The 1.2 billion euro ($1.3 billion) deal for the Mistrals was supposed to be the largest arms sale ever by a NATO country to Russia, but France put the arrangement on hold after Moscow’s 2014 annexation of Crimea from Ukraine.
Le Drian said a number of unspecified countries have “made their interest known” in the boats, which are similar to the U.S. Navy’s San Antonio class of amphibious transport dock ships.
Finding another buyer, or buyers, may not be quick or easy, and may require the French to engage in creative deal-making, Ben Moores, senior defense analyst at IHS Jane’s, a London-based defense research company, told The Associated Press.
Over the next 10 years, Moores said, there will be an estimated demand for 26 ships like the Mistrals in countries that France can trade with legally.

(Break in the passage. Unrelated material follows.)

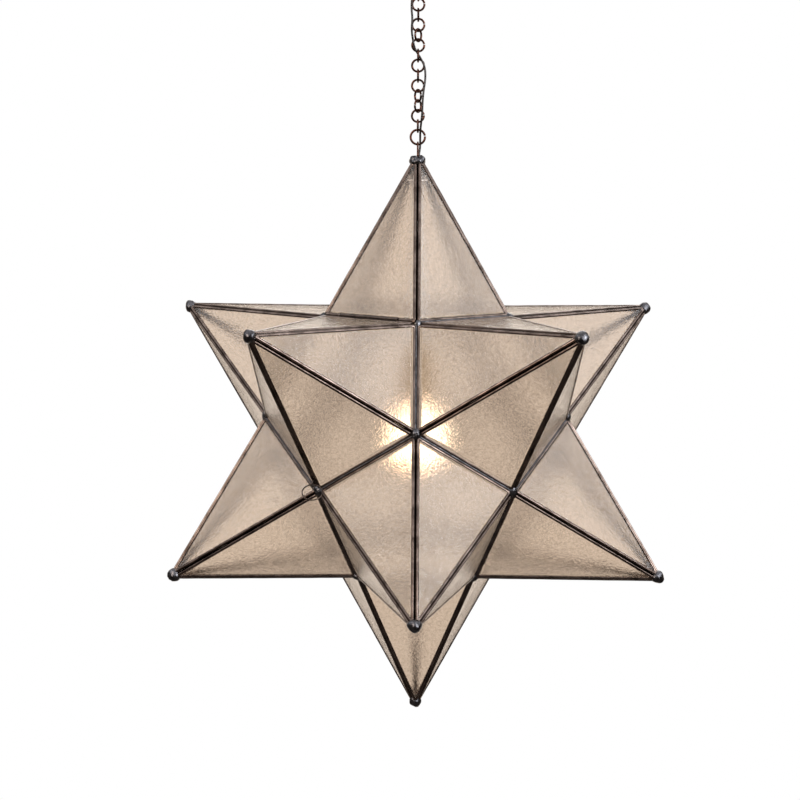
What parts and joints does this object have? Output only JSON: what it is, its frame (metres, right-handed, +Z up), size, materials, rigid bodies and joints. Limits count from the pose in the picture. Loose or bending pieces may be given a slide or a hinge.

Those potential customers range from France’s NATO allies like Turkey and Canada to India, Australia and Singapore.
France could use an attractive price or credit terms to entice countries that had been planning to add warships, even larger or smaller ones, Moores said. But for the French, he said, “the problem is that a lot of these countries don’t actually need delivery till 2022.”
“Only the Indians and Turks need delivery relatively soon,” he said.
That means the Mistrals, one of which still needs to be completed, could be stuck for several years at their home shipyard in the western French city of Saint Nazaire. That would oblige the French to pay the expensive costs of their upkeep.
Peter Roberts, a former British naval officer who is a senior research fellow at the Royal United Services Institute, a London think tank, said France might try to include one or both ships as part of a package weapons deal to Brazil or India, lease them to NATO or the European Union or try to persuade one of China’s uneasy neighbors like Vietnam or the Philippines to buy them to deter Chinese maritime expansion. But that final option would represent such a technological leap for those nations that a quick purchase agreement is unlikely, Roberts said.
“I don’t think there are any quick or fast answers,” Roberts told the AP. “Either the French use them for themselves, or they are going to be keeping them for a while in order to sell them at a disadvantage.”
Whoever finally ends up with Mistrals will need to repaint them to cover up the Russian navy names and markings they now bear.